#### [Stored data entries]
----------------------------------------

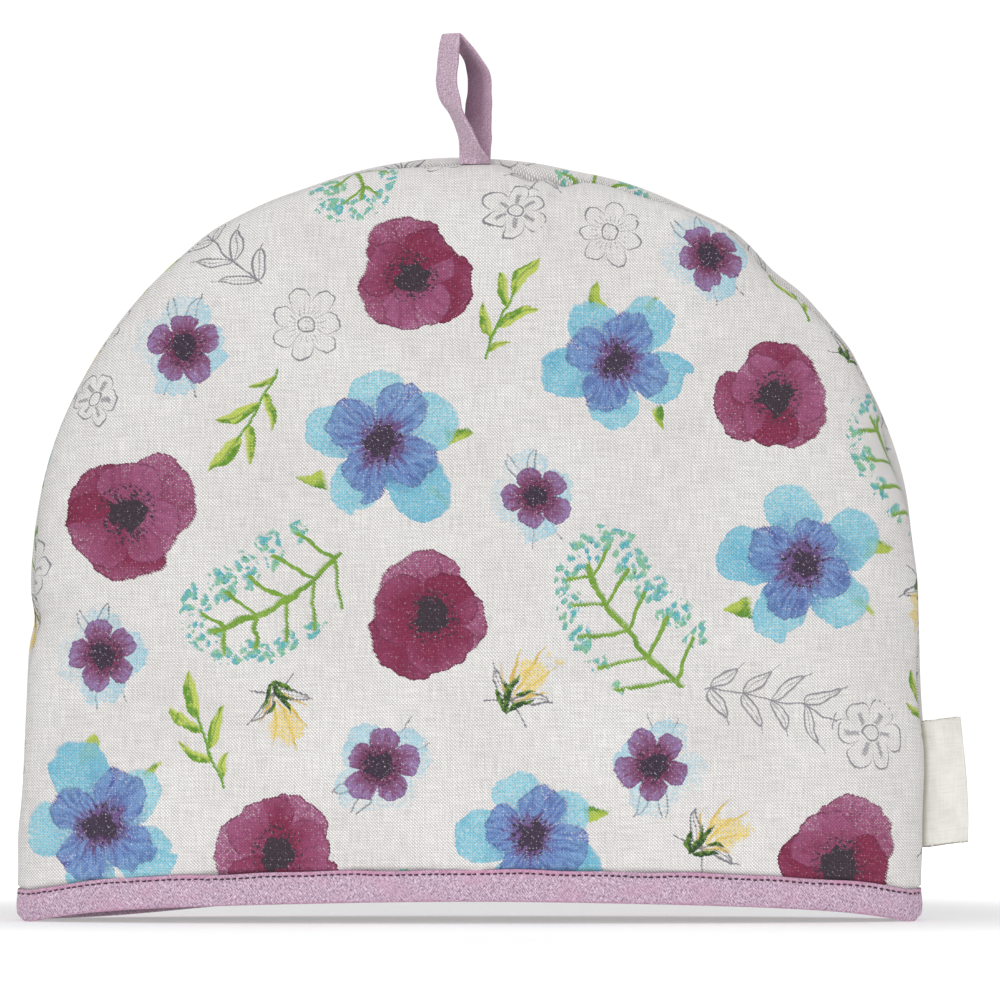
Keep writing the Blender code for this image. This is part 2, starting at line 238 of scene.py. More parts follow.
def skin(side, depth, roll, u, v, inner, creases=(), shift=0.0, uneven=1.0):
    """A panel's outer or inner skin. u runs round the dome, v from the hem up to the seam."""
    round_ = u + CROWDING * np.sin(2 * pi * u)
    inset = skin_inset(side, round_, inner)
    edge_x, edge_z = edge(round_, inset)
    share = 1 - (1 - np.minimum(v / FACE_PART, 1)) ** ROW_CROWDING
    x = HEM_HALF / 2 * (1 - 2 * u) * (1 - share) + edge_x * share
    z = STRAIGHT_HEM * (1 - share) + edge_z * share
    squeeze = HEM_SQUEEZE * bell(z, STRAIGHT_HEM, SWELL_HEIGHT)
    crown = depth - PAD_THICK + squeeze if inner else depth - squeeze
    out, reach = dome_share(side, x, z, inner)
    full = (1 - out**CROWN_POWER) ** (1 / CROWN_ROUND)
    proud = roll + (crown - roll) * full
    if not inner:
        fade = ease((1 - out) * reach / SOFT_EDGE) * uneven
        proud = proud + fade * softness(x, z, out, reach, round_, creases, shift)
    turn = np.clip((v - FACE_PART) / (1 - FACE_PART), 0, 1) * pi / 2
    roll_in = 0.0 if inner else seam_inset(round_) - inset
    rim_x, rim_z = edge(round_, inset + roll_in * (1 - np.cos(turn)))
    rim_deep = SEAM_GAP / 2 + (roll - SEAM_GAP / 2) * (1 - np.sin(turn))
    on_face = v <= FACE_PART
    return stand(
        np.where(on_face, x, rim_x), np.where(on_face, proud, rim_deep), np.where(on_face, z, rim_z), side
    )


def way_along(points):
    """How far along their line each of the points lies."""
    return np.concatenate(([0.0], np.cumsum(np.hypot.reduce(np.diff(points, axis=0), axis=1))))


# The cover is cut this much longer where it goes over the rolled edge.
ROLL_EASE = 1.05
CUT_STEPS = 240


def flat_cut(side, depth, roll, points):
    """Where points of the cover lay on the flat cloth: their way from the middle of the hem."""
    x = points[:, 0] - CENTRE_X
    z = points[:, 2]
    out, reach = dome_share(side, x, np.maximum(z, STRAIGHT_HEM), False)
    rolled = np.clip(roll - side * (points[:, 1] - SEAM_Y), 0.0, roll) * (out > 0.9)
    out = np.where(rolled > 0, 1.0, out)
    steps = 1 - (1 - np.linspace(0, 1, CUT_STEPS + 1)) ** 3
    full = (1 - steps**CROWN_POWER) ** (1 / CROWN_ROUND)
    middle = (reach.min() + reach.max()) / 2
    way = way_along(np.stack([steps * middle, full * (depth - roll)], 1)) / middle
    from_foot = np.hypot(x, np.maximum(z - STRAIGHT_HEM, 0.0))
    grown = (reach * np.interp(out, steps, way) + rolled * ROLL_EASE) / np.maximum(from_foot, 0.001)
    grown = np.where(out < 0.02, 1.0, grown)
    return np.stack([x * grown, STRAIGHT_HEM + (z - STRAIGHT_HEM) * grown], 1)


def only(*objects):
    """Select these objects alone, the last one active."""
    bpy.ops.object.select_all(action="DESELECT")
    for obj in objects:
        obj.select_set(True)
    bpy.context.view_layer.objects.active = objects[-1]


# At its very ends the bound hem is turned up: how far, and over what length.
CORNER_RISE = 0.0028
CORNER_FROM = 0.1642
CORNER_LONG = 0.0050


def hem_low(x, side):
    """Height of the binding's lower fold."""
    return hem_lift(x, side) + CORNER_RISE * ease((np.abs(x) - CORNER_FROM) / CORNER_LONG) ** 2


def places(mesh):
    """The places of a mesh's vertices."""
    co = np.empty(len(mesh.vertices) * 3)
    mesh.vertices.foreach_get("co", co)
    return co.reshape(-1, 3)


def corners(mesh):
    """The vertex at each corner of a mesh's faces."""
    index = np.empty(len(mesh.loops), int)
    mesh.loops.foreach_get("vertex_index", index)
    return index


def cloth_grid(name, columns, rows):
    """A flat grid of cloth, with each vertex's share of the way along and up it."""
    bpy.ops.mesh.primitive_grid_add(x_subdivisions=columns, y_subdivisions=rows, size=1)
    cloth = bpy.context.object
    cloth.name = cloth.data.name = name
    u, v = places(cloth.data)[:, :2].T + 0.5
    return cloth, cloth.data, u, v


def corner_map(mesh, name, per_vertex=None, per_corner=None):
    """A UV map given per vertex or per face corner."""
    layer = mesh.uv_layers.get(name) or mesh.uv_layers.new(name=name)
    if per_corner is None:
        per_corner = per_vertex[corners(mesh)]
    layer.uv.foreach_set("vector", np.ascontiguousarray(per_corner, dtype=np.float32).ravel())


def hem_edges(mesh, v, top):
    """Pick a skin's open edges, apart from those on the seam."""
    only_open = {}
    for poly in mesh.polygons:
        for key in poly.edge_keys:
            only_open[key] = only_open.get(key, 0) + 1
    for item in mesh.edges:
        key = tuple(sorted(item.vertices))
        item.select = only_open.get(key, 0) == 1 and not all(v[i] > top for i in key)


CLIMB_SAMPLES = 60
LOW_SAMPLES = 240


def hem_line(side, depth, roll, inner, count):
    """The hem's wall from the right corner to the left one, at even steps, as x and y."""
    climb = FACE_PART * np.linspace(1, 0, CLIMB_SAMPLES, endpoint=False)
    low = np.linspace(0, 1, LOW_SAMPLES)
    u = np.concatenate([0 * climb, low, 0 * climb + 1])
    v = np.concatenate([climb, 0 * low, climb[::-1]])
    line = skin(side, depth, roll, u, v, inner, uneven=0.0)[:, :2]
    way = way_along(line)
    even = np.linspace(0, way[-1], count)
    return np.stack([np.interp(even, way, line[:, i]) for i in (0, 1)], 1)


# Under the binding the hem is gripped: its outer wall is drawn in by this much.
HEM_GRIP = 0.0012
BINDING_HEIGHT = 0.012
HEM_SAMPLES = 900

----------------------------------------

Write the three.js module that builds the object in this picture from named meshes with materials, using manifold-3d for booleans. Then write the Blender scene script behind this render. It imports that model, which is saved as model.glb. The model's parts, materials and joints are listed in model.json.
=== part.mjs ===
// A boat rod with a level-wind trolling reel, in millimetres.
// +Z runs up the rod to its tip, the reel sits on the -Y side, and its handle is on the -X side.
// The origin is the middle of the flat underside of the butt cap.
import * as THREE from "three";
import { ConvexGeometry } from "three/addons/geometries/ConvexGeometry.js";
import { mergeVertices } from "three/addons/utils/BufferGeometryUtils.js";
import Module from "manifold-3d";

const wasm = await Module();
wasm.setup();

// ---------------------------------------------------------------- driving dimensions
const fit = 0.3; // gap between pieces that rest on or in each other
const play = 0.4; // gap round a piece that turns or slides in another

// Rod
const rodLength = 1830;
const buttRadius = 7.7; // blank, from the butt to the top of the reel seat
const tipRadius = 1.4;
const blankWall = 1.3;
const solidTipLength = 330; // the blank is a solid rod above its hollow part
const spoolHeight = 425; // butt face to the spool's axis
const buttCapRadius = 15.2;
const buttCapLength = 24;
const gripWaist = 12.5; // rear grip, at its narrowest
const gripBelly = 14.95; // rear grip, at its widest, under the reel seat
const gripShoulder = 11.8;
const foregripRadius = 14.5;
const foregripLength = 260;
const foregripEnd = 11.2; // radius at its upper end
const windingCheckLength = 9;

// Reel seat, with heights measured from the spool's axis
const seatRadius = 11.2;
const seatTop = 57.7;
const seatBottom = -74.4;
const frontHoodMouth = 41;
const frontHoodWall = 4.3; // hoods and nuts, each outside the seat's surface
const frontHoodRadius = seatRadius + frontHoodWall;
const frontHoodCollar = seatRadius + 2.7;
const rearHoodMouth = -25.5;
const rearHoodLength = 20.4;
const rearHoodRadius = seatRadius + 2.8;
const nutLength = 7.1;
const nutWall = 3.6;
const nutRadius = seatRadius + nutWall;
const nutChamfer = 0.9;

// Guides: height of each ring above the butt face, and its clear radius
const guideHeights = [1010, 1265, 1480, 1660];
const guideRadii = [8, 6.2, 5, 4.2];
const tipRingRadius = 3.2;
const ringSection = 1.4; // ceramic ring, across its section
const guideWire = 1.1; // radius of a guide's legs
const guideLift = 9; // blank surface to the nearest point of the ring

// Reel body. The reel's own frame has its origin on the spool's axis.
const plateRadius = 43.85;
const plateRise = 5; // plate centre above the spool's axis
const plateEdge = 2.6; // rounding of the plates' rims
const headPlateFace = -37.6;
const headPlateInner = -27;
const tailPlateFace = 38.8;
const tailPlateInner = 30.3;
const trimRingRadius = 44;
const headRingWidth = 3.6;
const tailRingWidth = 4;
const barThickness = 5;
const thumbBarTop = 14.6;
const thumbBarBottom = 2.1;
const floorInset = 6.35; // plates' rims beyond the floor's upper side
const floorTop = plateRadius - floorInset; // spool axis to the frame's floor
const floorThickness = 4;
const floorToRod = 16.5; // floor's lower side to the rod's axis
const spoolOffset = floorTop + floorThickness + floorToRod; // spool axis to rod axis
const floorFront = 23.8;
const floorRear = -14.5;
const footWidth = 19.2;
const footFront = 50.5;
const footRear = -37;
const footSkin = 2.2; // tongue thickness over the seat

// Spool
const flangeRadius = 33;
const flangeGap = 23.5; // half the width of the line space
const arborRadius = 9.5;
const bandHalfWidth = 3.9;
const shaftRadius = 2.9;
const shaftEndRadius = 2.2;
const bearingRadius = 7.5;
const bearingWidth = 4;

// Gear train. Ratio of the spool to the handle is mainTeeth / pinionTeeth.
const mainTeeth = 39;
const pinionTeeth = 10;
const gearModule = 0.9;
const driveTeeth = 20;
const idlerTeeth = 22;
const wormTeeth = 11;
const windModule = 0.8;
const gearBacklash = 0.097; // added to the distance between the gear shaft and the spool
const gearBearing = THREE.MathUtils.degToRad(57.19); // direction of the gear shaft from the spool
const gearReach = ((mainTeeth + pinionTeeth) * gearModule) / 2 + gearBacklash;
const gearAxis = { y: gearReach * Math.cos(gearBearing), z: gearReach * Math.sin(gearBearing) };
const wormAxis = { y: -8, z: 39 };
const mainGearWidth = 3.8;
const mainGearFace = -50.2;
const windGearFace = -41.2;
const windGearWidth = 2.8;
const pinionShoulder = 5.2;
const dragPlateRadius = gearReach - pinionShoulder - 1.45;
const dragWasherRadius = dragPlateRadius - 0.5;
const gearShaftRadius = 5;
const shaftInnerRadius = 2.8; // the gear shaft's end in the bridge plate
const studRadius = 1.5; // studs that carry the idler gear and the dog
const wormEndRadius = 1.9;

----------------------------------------

#### [REQUIREMENT]
Look over the listing above. Pick out and copy every line that includes "parts".

#### [EXERCISE SOLUTION]
Keep writing the Blender code for this image. This is part 2, starting at line 238 of scene.py. More parts follow.
Write the three.js module that builds the object in this picture from named meshes with materials, using manifold-3d for booleans. Then write the Blender scene script behind this render. It imports that model, which is saved as model.glb. The model's parts, materials and joints are listed in model.json.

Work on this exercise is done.